Now, Brigid sits on the resource mobilisation team at the African Women in Sports Initiative (AWISI), shaping programs that cut across the continent.
She proudly mentions one of her biggest milestones: securing funding for a training program for African women martial arts leaders. “It’s about saying women can lead even in spaces people consider too tough or too masculine. We’re breaking those ceilings one punch at a time,” she adds with a smile.
Yet, even as she celebrates progress, Brigid does not shy away from naming the barriers. “Women in sports still earn a fraction of what men do — in fact, globally it’s just one per cent. We remain underfunded, underrepresented and, too often, unsafe,” she says.
She points out that harassment and abuse remain widespread, with many survivors silenced by poor reporting structures. “It breaks my heart to see talented girls leave sports not because they lack ability, but because the environment is hostile.”
So what needs to change? For Brigid, the answers are clear. Kenya needs a sports-specific safeguarding policy to address gender-based violence. And policies cannot just sit on paper. They must come alive in reporting systems, in survivor-centred support, and in gender-sensitive training for coaches and officials.

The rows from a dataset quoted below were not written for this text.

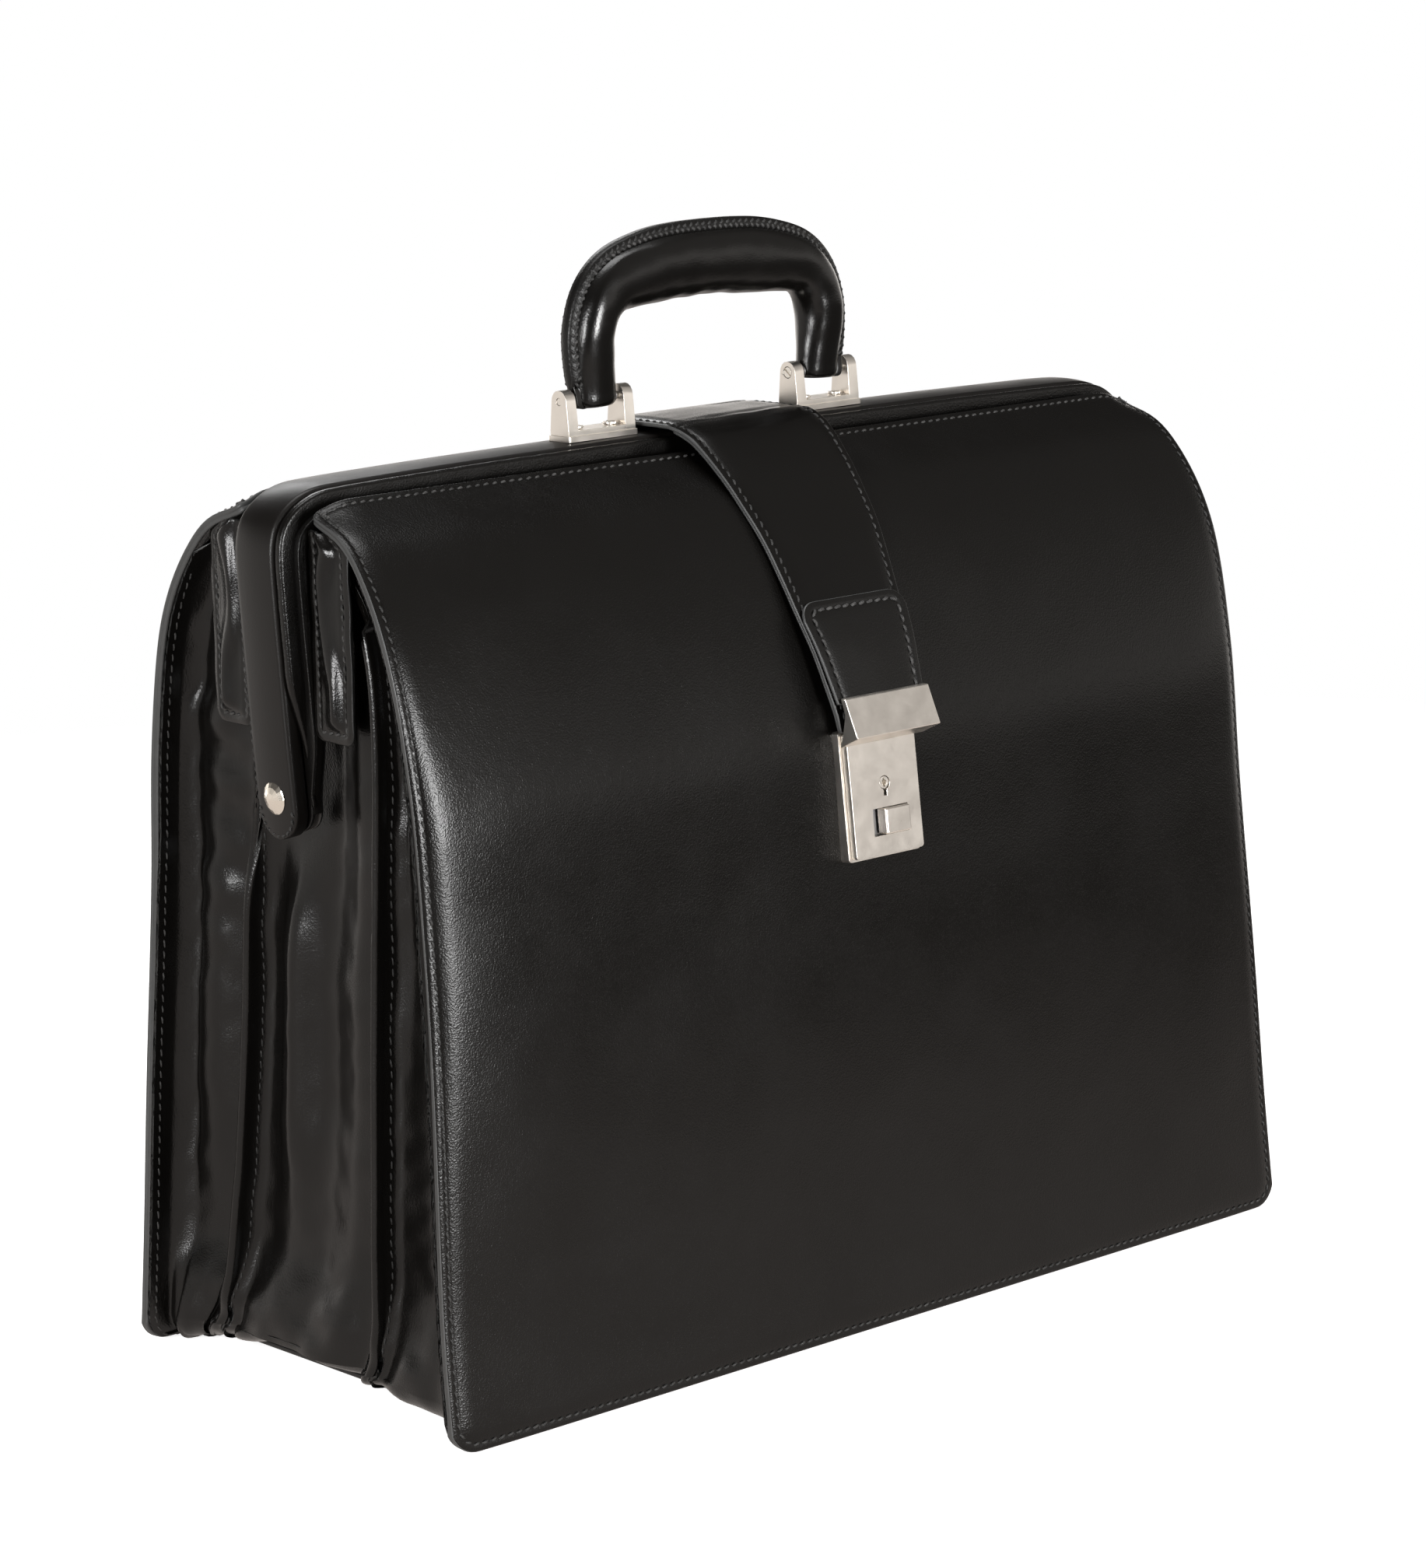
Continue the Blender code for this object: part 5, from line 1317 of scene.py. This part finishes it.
def strap_patch_seam():
    """Stitches up the patch's left edge, across its top and down the right."""
    climb = np.linspace(PATCH_END - 0.0005, PATCH_TOP + PATCH_R, 40)
    turns = np.linspace(0, math.pi / 2, 9)[1:]
    turn_in, turn_down = corner_arc(PATCH_R, PATCH_SEAM_IN, turns)
    x = np.concatenate([PATCH_SEAM_IN - patch_half(climb),
                        turn_in - patch_half(PATCH_TOP + PATCH_R)])
    where = np.concatenate([climb, PATCH_TOP + turn_down])
    reach = patch_half(PATCH_TOP + PATCH_SEAM_IN) - PATCH_R
    top = np.linspace(-reach, reach, 30)[1:-1]
    x = np.concatenate([x, top, -x[::-1]])
    where = np.concatenate([where, np.full(len(top), PATCH_TOP + PATCH_SEAM_IN), where[::-1]])
    path, normals = strap_point(x, where, 0.00165)
    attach(stitches("strap_patch_seam", path, normals, PALE_THREAD,
                     pitch=0.0041, thick=0.00042, share=0.78, slant=7.0), "strap")


def strap_tail():
    """The strap's tail: over the back of the frame and down the back panel."""
    up = np.linspace(PANEL_LEN - 0.010, PANEL_LEN - TAIL_DOWN, 26)
    panel_line = at_length(PROFILE, up, PROFILE_RUN)
    raised = bulge(0.17, panel_line[:, 1]) + 0.0030
    panel_line = panel_line + at_length(PROFILE_N, up, PROFILE_RUN) * raised[:, None]
    line = spline(np.vstack([TAIL_START, panel_line]), 300)
    running = lengths(line)
    total = running[-1]
    rows = []
    for where in np.linspace(0, total, 100):
        point = at_length(line, where, running)
        tangent = unit(at_length(line, min(where + 0.001, total), running)
                       - at_length(line, max(where - 0.001, 0), running))
        normal = np.array([-tangent[1], tangent[0]])
        half = TAIL_HALF - corner_cut(TAIL_R, total - where)
        x = columns(STRAP_STEPS, half, 9)
        relief = strap_relief(half - np.abs(x))
        rows.append(on_strap(point + normal * relief[:, None], x))
    piece = sheet("strap_tail_leather", np.array(rows), 0.0022,
                  [STRAP_LEATHER, EDGE_PAINT, DARK_EDGE], out=(0, 1, 0.3))
    dress(piece, "gloss_leather", "strap_tail")
    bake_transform(piece)
    points = at_length(line, np.linspace(0.002, total - TAIL_R, 180), running)
    normals = left_normals(points)
    for side, tag in ENDS:
        path = on_strap(points - normals * 0.0005, side * (TAIL_HALF - 0.0026))
        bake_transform(stitches("strap_tail_seam_" + tag, path, on_strap(normals, 0.0), THREAD,
                          thick=0.00036, slant=9.0 * side))


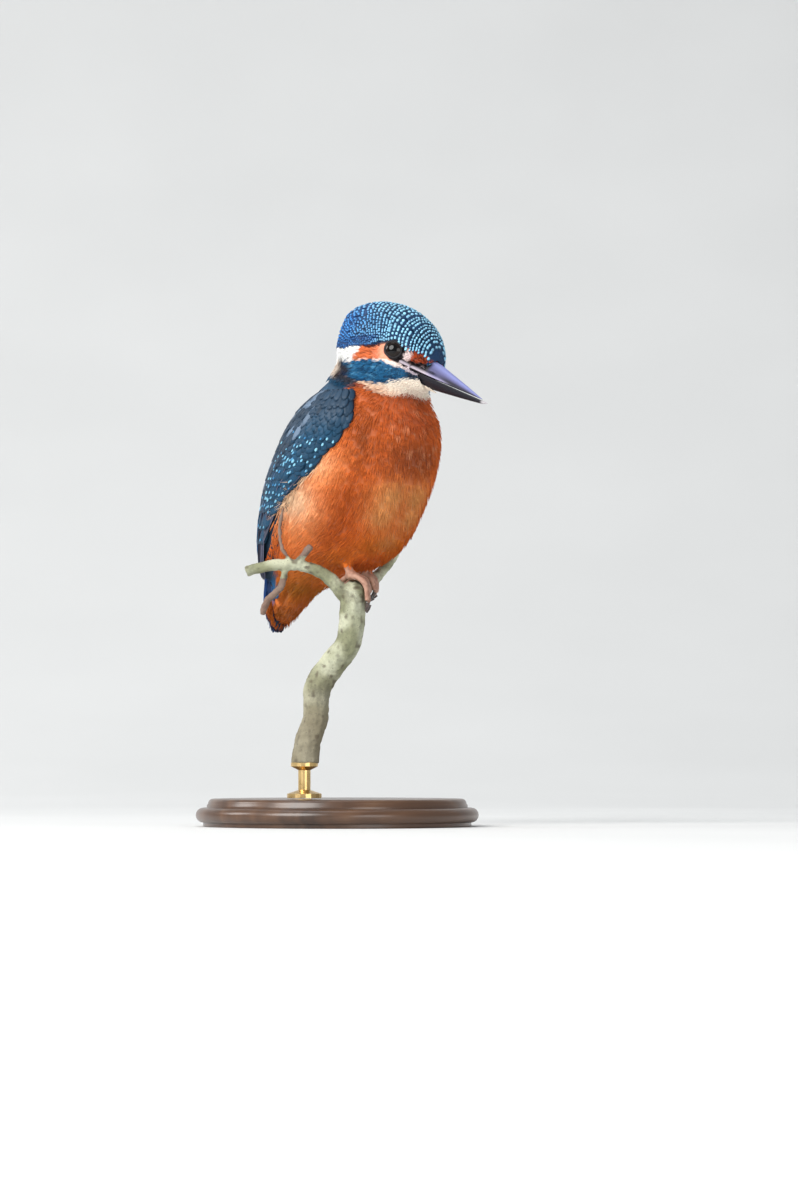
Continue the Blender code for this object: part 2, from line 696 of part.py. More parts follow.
def build():
    clearScene()
    parts = bpy.data.collections.new("kingfisher")
    tools = bpy.data.collections.new("cutters")
    bpy.context.scene.collection.children.link(parts)
    bpy.context.scene.collection.children.link(tools)

    whole = fused([trunkForm(tools), headForm(tools)], "form_body", BODY_GRAIN, tools)
    bill = helper(billForm(tools))
    tail = evaluatedCopy(helper(tailForm(tools)), "tail", "tail", parts)
    perch = evaluatedCopy(perchForm(tools), "perch", "bark", parts)
    round_body = swollen(whole, GAP, "clear_body", tools)
    round_perch = swollen(perch, GAP, "clear_perch", tools)

    eyes = []
    for side, name in ((1, "eye_right"), (-1, "eye_left")):
        bm = bmesh.new()
        around, high = EYE_SIDES
        bmesh.ops.create_uvsphere(bm, u_segments=around, v_segments=high, radius=EYE_RADIUS * MM)
        bmesh.ops.translate(bm, verts=bm.verts[:], vec=onHead(*EYE_SET, side * EYE_SPACING / 2))
        eyes.append(newObject(name, bm, "eye", parts))

    above_nape, nape = planeFrom(NAPE_CUT)
    below_nape = planeFrom(NAPE_CUT, GAP)[0]
    above_neck, neck = planeFrom(NECK_CUT)
    below_neck = planeFrom(NECK_CUT, GAP)[0]
    head = bisected(whole, "form_head_cut", [(above_nape, -nape)], None, tools)
    middle = bisected(whole, "neck", [(below_nape, nape), (above_neck, -neck)], "neck", parts)
    trunk = bisected(whole, "form_trunk_cut", [(below_neck, neck)], None, tools)
    sockets = [swollen(eye, GAP, "clear_" + eye.name, tools) for eye in eyes]
    trimmed(head, [swollen(bill, GAP, "clear_bill", tools)] + sockets, "head", "crown", parts)

    mouth, upwards = mouthPlane()
    bisected(bill, "bill_upper", [(mouth + upwards * GAP * MM / 2, -upwards)], "bill", parts)
    bisected(bill, "bill_lower", [(mouth - upwards * GAP * MM / 2, upwards)], "bill", parts)

    round_tail = swollen(tail, GAP, "clear_tail", tools)
    trunk_room = [round_tail]
    for side, hand in ((1, "right"), (-1, "left")):
        trimmed(wingForm(side, tools), [round_body, round_tail], "wing_" + hand, "wing", parts)
        toes, claws = footForm(side, hand, tools)
        foot = fused(toes, "form_foot_" + hand, FOOT_GRAIN, tools)
        foot = trimmed(foot, [round_perch], "foot_" + hand, "foot", parts)
        round_foot = swollen(foot, GAP, "clear_foot_" + hand, tools)
        leg = trimmed(legForm(side, tools), [round_foot], "leg_" + hand, "foot", parts)
        trunk_room += [round_foot, swollen(leg, GAP, "clear_leg_" + hand, tools)]
        for number, claw in enumerate(claws):
            trimmed(claw, [round_foot], f"claw_{hand}_{number + 1}", "claw", parts)
    trimmed(trunk, trunk_room, "trunk", "breast", parts)

    standBase(parts)
    standRod(parts)


build()
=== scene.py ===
import math

import bmesh
import bpy
import numpy as np
from mathutils import Matrix, Vector
from mathutils.bvhtree import BVHTree


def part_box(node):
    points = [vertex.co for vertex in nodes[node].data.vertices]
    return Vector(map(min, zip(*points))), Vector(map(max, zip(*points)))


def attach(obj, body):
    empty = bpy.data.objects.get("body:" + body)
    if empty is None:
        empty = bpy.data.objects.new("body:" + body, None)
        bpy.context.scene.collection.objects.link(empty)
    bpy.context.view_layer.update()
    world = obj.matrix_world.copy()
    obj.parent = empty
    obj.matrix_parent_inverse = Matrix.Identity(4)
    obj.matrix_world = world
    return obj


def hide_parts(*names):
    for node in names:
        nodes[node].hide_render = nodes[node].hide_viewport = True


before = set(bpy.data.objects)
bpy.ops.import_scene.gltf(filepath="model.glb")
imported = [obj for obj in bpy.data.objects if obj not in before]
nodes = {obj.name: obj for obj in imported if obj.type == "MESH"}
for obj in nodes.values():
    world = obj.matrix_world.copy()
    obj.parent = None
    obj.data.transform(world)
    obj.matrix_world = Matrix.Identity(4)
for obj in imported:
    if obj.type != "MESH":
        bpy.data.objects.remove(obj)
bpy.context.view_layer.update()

# A young kingfisher on a cut branch over a turned stand. Bird points are (forward, up, right) of the
# feet in mm, and head points are the same three seen from the head; only finished meshes are in metres.
mm = 0.001


# small maths
def unit(v):
    return v / np.maximum(np.linalg.norm(v, axis=-1, keepdims=True), 1e-9)


def smooth(x):
    x = np.clip(x, 0, 1)
    return x * x * (3 - 2 * x)


def mix(a, b, share):
    a, b, share = (np.asarray(x, float) for x in (a, b, share))
    return a + (b - a) * (share[..., None] if share.ndim else share)


def layered(base, *layers):  # tones laid over a base, each by its share
    for tone, share in layers:
        base = mix(base, tones[tone] if isinstance(tone, str) else tone, share)
    return base


def flattened(ways, normals):  # ways turned along the surface
    return unit(ways - normals * (ways * normals).sum(-1, keepdims=True))


def colour(red, green, blue):  # screen values, 0 to 255, to linear light
    c = np.array((red, green, blue), float) / 255
    return np.where(c > 0.04045, ((c + 0.055) / 1.055) ** 2.4, c / 12.92)


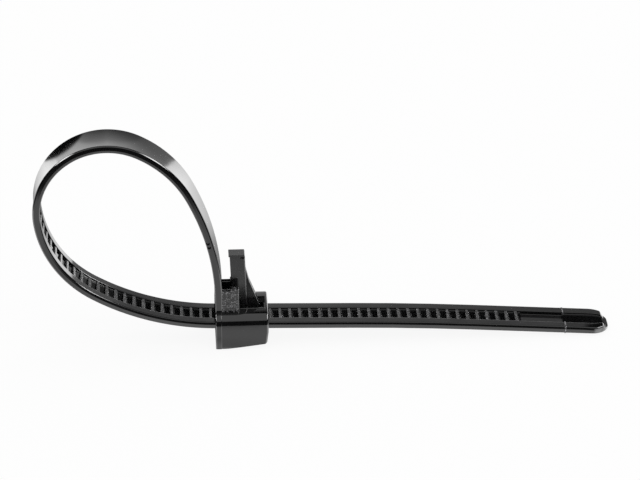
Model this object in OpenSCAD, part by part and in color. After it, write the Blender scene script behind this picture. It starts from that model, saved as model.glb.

Investment is another non-negotiable. “If federations and sponsors can build stadiums for men, they can build facilities for women. They can pay women. They can equip women. It’s a choice — and it's time they made it.”
And then there’s the matter of visibility. “The media has a huge role. Women’s sports can’t only make the news during the World Cup or Olympics. Consistent coverage normalises female athleticism and attracts sponsors. It tells young girls: your game matters.”
Above all, she insists on representation. “We need women coaching, refereeing, running clubs, and sitting on boards. If we’re not at the decision-making table, our issues will always be sidelined. Representation is power.”
For Brigid, every girl who dares to lace up her shoes is doing more than preparing for a game. She is preparing for life. “Sports build resilience, confidence and a sense of purpose. When a girl wins on the pitch, she starts to believe she can win anywhere else — in school, in her career, in leadership,” she says.
Her journey, from Kisamis village to international platforms, proves it. And through her work, she hopes to light that same fire in others. “At the end of the day, this is about rewriting the story. Sports are not just for men, and leadership is not just for men. Women belong here — on the pitch, in the boardroom, everywhere.”